Reporting obligations with public disclosure timing. Reports must be made public within a reasonable time after provision to the Minister (s 15(3)). “Reasonable time” is not defined, which creates uncertainty about timing and potential for Ministerial delay in releasing reports if political sensitivity arises; however, the statutory duty to publish does create a transparency expectation.
Removal powers. The Minister may remove the Commissioner or Assistant Commissioner for misbehaviour, incompetence or incapacity (Sch 1 cl 5(2)). The criteria are broad in wording and the process for removal is not exhaustively specified in the Act text, posing potential governance uncertainty for office‑holders about procedural protections.
Evidentiary simplification. The Act reduces procedural friction by making proof of appointment unnecessary in legal proceedings unless contradicted (s 20). That can expedite legal processes but may shift evidential burdens elsewhere in contested proceedings.
Regulatory penalty cap and Local Court jurisdiction. Regulations can create offences up to 100 penalty units (s 22(3)) and proceedings for offences under the Act or regulations are to be heard in the Local Court (s 21). The cap and forum indicate that statutory enforcement is designed to be relatively low‑level and summary in nature.
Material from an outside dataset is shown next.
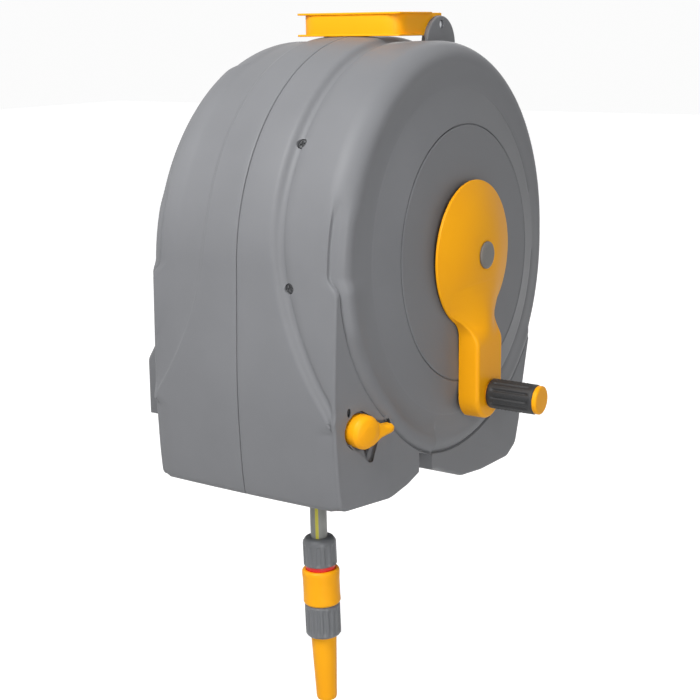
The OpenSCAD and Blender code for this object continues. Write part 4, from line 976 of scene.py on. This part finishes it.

Taken together, these features create an institution with strong informational and reporting powers, constrained by Cabinet secrecy and administrative controls, with dispute resolution pathways routed to senior political offices rather than independent tribunals. The practical effect on information flows, agency cooperation, and the Commission’s operational independence will depend heavily on regulatory detail, Ministerial practice and resource allocation.